In the first half of this week, I helped Charlie and Larry put together our proposal presentation and helped Charlie edit his script for the presentation. In particular, I worked on defining our stakeholder (use case) requirements and on our solution approach diagram and testing plans. I took notes during Charlie’s presentation on questions that came up for me and from other students and used these notes to figure out what questions to ask Dr. Sullivan after our presentation on Wednesday.  After the presentation on Wednesday, our team met up to discuss our next steps. We decided that Charlie and I would decide what microphones we wanted to order and would start on our beamforming algorithm.

Using the advice we got from Dr. Sullivan, I searched for possible microphone array options (including pre-built arrays and parts we could use to build our own). The most important criteria I was looking for were: 1) that we could access the data from each audio channel (one channel per mic) to process them on a computer, and 2) for pre-built arrays, that the mics were spaced far enough apart to distinguish two speakers. Charlie and I met up to discuss mic options and decided on a pre-built circular mic array that can connect to the Jetson we’re using.

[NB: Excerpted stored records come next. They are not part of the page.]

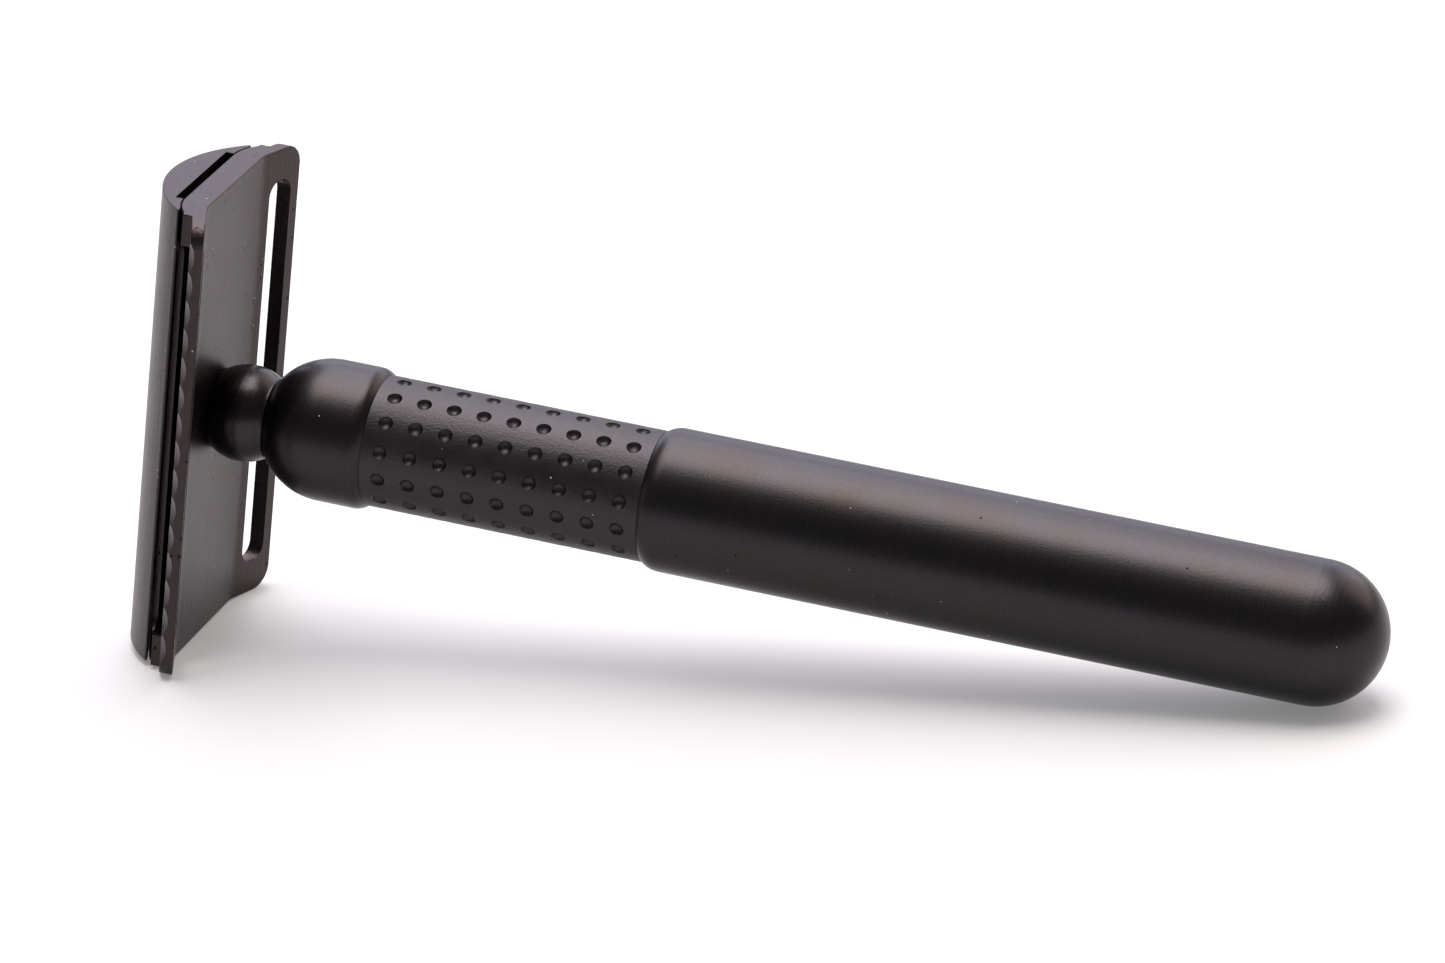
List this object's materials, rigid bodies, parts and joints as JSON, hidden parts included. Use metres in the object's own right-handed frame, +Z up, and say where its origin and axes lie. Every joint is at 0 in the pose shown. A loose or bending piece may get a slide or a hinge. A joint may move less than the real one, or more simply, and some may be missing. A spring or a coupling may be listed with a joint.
{
  "type": "safety razor",
  "caption": "Double-edge safety razor: arched cap and slotted base plate clamped by a screw-on handle with ball neck, dimpled grip and round-tipped barrel.",
  "frame": {"origin": "on the surface the razor rests on, under the centre of its bounding box", "axes": "+Z up as the razor rests on the lower end of its head and the round tip of its handle; +X from the head towards the tip of the handle, which slopes down by 8.56 degrees; Y across the head, the razor being the same on both sides of Y = 0"},
  "size_m": [0.115, 0.025, 0.0436],
  "materials": {
    "coated_head": "satin black coating on stainless steel",
    "coated_handle": "satin black coating on turned stainless steel",
    "blasted_grip": "black coating over bead-blasted stainless steel",
    "bare_steel": "turned stainless steel",
    "seal_rubber": "moulded nitrile rubber"
  },
  "bodies": {
    "plate": {"base_plate": "coated_head"},
    "cap": {"top_cap": "coated_head", "cap_stud": "bare_steel", "locating_pins": "bare_steel"},
    "handle": {"neck_collar": "coated_handle", "front_seal": "seal_rubber", "grip_sleeve": "blasted_grip", "core_rod": "bare_steel", "rear_seal": "seal_rubber", "barrel_plug": "bare_steel", "barrel": "coated_handle"}
  },
  "joints": [
    {"name": "handle_turn", "type": "hinge", "parent": "plate", "child": "handle", "pos_m": [-0.04835, 0, 0.02142], "axis": [0.9888, 0, -0.1491], "range_deg": [0, 3240]},
    {"name": "cap_lift", "type": "slide", "parent": "plate", "child": "cap", "axis": [-0.9888, 0, 0.1491], "range_m": [0, 0.00725]}
  ],
  "couplings": [
    {"joint": "cap_lift", "follows": "handle_turn", "m_per_rad": 0.00012732}
  ]
}
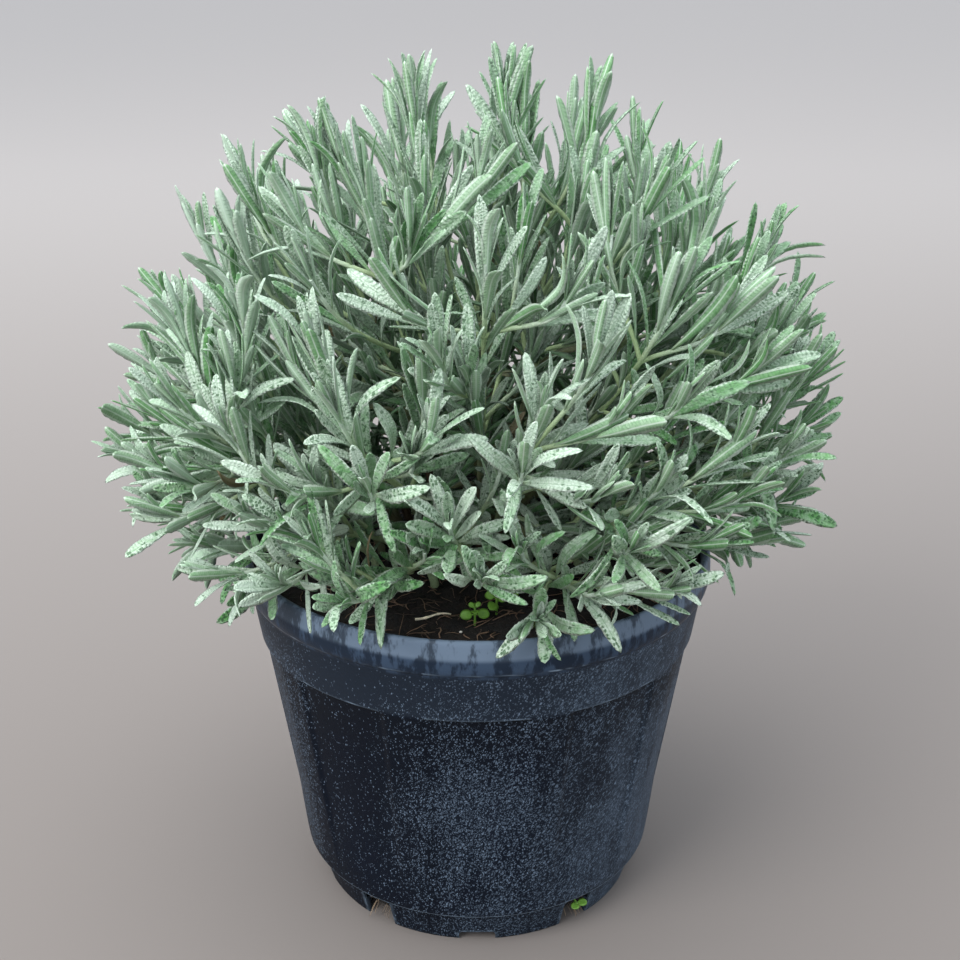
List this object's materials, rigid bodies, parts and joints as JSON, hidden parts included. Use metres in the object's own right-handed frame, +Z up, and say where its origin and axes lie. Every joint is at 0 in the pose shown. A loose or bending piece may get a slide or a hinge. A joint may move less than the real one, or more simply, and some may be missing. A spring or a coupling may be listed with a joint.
{
  "type": "potted lavender plant",
  "caption": "Bushy woolly-leaved lavender in a round stepped nursery pot with a rolled rim, recessed wall panels and foot drain notches, standing on its foot ring.",
  "frame": {"origin": "on the pot's axis at the ground, under the middle of the whole plant's box", "axes": "+Z up along the pot's axis, -Y towards the side that the picture shows, +X to the right in the picture"},
  "size_m": [0.4066, 0.3649, 0.4683],
  "materials": {
    "pot_plastic": "dark blue-black moulded plastic, dusty and speckled, slightly damp on the rim",
    "potting_soil": "near-black damp potting mix with reddish bark fibres",
    "lavender_foliage": "grey-green woolly leaves, pitted with dark green, on pale yellow-green stems",
    "weed_foliage": "bright green smooth small leaves",
    "dry_straw": "dry pale straw"
  },
  "bodies": {
    "root": {"pot": "pot_plastic", "soil": "potting_soil", "leafy_stem_01": "lavender_foliage", "leafy_stem_02": "lavender_foliage", "leafy_stem_03": "lavender_foliage", "leafy_stem_04": "lavender_foliage", "leafy_stem_05": "lavender_foliage", "leafy_stem_06": "lavender_foliage", "leafy_stem_07": "lavender_foliage", "leafy_stem_08": "lavender_foliage", "leafy_stem_09": "lavender_foliage", "leafy_stem_10": "lavender_foliage", "leafy_stem_11": "lavender_foliage", "leafy_stem_12": "lavender_foliage", "leafy_stem_13": "lavender_foliage", "leafy_stem_14": "lavender_foliage", "leafy_stem_15": "lavender_foliage", "leafy_stem_16": "lavender_foliage", "leafy_stem_17": "lavender_foliage", "leafy_stem_18": "lavender_foliage", "leafy_stem_19": "lavender_foliage", "leafy_stem_20": "lavender_foliage", "leafy_stem_21": "lavender_foliage", "leafy_stem_22": "lavender_foliage", "leafy_stem_23": "lavender_foliage", "leafy_stem_24": "lavender_foliage", "leafy_stem_25": "lavender_foliage", "leafy_stem_26": "lavender_foliage", "leafy_stem_27": "lavender_foliage", "leafy_stem_28": "lavender_foliage", "leafy_stem_29": "lavender_foliage", "leafy_stem_30": "lavender_foliage", "leafy_stem_31": "lavender_foliage", "leafy_stem_32": "lavender_foliage", "leafy_stem_33": "lavender_foliage", "leafy_stem_34": "lavender_foliage", "leafy_stem_35": "lavender_foliage", "leafy_stem_36": "lavender_foliage", "leafy_stem_37": "lavender_foliage", "leafy_stem_38": "lavender_foliage", "seedling_1": "weed_foliage", "seedling_2": "weed_foliage", "seedling_3": "weed_foliage", "straw_twig": "dry_straw", "drain_sprout": "weed_foliage"}
  },
  "joints": []
}
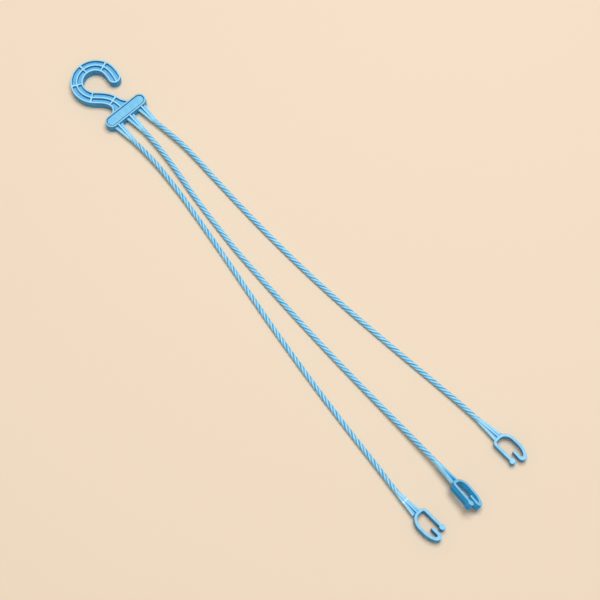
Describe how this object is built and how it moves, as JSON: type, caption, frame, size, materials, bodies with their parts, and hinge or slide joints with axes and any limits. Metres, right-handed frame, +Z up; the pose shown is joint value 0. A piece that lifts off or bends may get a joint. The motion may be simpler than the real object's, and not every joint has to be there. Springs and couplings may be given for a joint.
{
  "type": "hanging pot hanger",
  "caption": "Plastic hanging-pot hanger: a ribbed hook and plate carry long rope-textured strands, each ending in a springy snap clip.",
  "frame": {"origin": "middle of the plate's underside", "axes": "+X along the plate, +Y from the plate to the hook, +Z up out of the face the hanger shows as it lies"},
  "size_m": [0.0942, 0.4475, 0.0154],
  "materials": {
    "body_plastic": "satin moulded polypropylene",
    "strand_plastic": "satin, moulded with a rope twist",
    "clip_plastic": "satin moulded polypropylene"
  },
  "bodies": {
    "hanger": {"hook": "body_plastic", "plate": "body_plastic", "strand_root_left": "body_plastic", "strand_root_middle": "body_plastic", "strand_root_right": "body_plastic"},
    "bend_left": {"strand_bend_left": "strand_plastic"},
    "long_strand_left": {"strand_left": "strand_plastic"},
    "clip_left": {"clip_neck_left": "clip_plastic", "clip_frame_left": "clip_plastic"},
    "latch_left": {"latch_arm_left": "clip_plastic"},
    "bend_middle": {"strand_bend_middle": "strand_plastic"},
    "long_strand_middle": {"strand_middle": "strand_plastic"},
    "clip_middle": {"clip_neck_middle": "clip_plastic", "clip_frame_middle": "clip_plastic"},
    "latch_middle": {"latch_arm_middle": "clip_plastic"},
    "bend_right": {"strand_bend_right": "strand_plastic"},
    "long_strand_right": {"strand_right": "strand_plastic"},
    "clip_right": {"clip_neck_right": "clip_plastic", "clip_frame_right": "clip_plastic"},
    "latch_right": {"latch_arm_right": "clip_plastic"}
  },
  "joints": [
    {"name": "fan_left", "type": "hinge", "parent": "hanger", "child": "bend_left", "pos_m": [-0.01116, -0.0218, 0.004], "axis": [0, 0, 1], "range_deg": [-30, 2]},
    {"name": "lift_left", "type": "hinge", "parent": "bend_left", "child": "long_strand_left", "pos_m": [-0.0109, -0.0341, 0.004], "axis": [-1, 0, 0], "range_deg": [0, 75]},
    {"name": "twist_left", "type": "hinge", "parent": "long_strand_left", "child": "clip_left", "pos_m": [-0.0535, -0.3503, 0.00384], "axis": [0.014, 0.9999, 0], "range_deg": [-90, 90], "stiffness_Nm_per_rad": 0.0005},
    {"name": "latch_flex_left", "type": "hinge", "parent": "clip_left", "child": "latch_left", "pos_m": [-0.04838, -0.3708, 0.00327], "axis": [-0.1045, 0.0015, -0.9945], "range_deg": [-15, 7], "stiffness_Nm_per_rad": 0.02},
    {"name": "fan_middle", "type": "hinge", "parent": "hanger", "child": "bend_middle", "pos_m": [-0.00007, -0.0218, 0.004], "axis": [0, 0, 1], "range_deg": [-2, 2]},
    {"name": "lift_middle", "type": "hinge", "parent": "bend_middle", "child": "long_strand_middle", "pos_m": [-0.00061, -0.03409, 0.004], "axis": [-1, 0, 0], "range_deg": [0, 75]},
    {"name": "twist_middle", "type": "hinge", "parent": "long_strand_middle", "child": "clip_middle", "pos_m": [-0.01961, -0.3528, 0.007], "axis": [0.0349, 0.9994, 0], "range_deg": [-90, 90], "stiffness_Nm_per_rad": 0.0005},
    {"name": "latch_flex_middle", "type": "hinge", "parent": "clip_middle", "child": "latch_middle", "pos_m": [-0.02433, -0.37296, 0.01075], "axis": [0.6816, -0.0238, 0.7314], "range_deg": [-15, 7], "stiffness_Nm_per_rad": 0.02},
    {"name": "fan_right", "type": "hinge", "parent": "hanger", "child": "bend_right", "pos_m": [0.01138, -0.02179, 0.004], "axis": [0, 0, 1], "range_deg": [-2, 30]},
    {"name": "lift_right", "type": "hinge", "parent": "bend_right", "child": "long_strand_right", "pos_m": [0.0126, -0.03403, 0.004], "axis": [-1, 0, 0], "range_deg": [0, 75]},
    {"name": "twist_right", "type": "hinge", "parent": "long_strand_right", "child": "clip_right", "pos_m": [0.02402, -0.3506, 0.0036], "axis": [-0.0593, 0.9982, 0], "range_deg": [-90, 90], "stiffness_Nm_per_rad": 0.0005},
    {"name": "latch_flex_right", "type": "hinge", "parent": "clip_right", "child": "latch_right", "pos_m": [0.01975, -0.37121, 0.00322], "axis": [-0.0696, -0.0041, 0.9976], "range_deg": [-15, 7], "stiffness_Nm_per_rad": 0.02}
  ]
}
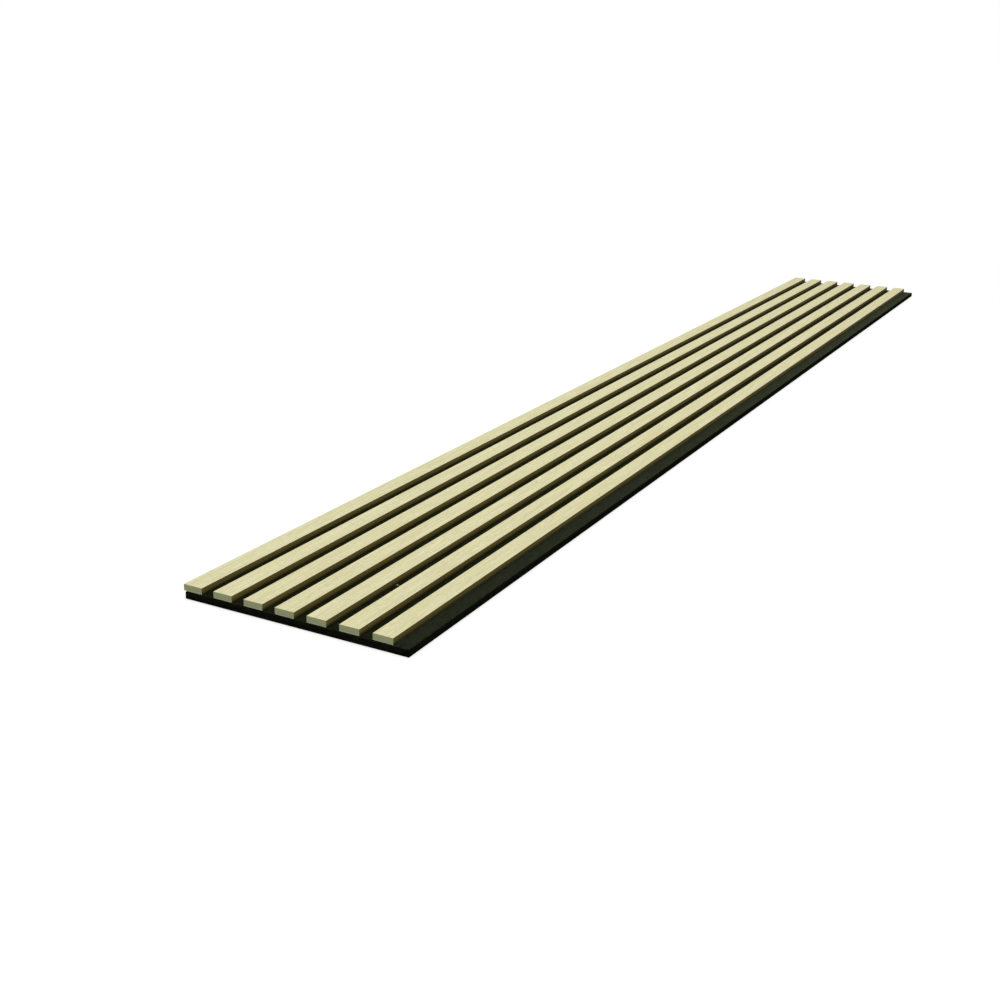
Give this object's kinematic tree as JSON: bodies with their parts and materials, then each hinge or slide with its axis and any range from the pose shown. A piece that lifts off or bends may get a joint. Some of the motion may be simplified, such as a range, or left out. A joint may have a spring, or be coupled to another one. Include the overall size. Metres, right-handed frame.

In order to start working on the beamforming algorithm, I reviewed the beamforming material from the end of 18-792 and started to look into existing MATLAB code for beamforming. Charlie and I met up to discuss the beamforming algorithm. Here we decided to go with a circular mic array rather than a linear one, so in the coming week we will be figuring out the math for circular mic array beamforming (we’ve only learned linear so far). By the end of the week I aim to have at least an outline of our entire algorithm so that we can start feeding in mic data as soon as we get the mic array. I will also be looking for individual mics we can use to set up our own array, as a backup plan in case we have issues using a pre-built array.

We have a list of all parts we want to order now, and we have clear next steps for developing our beamforming algorithm, so I think we’re on track according to our schedule.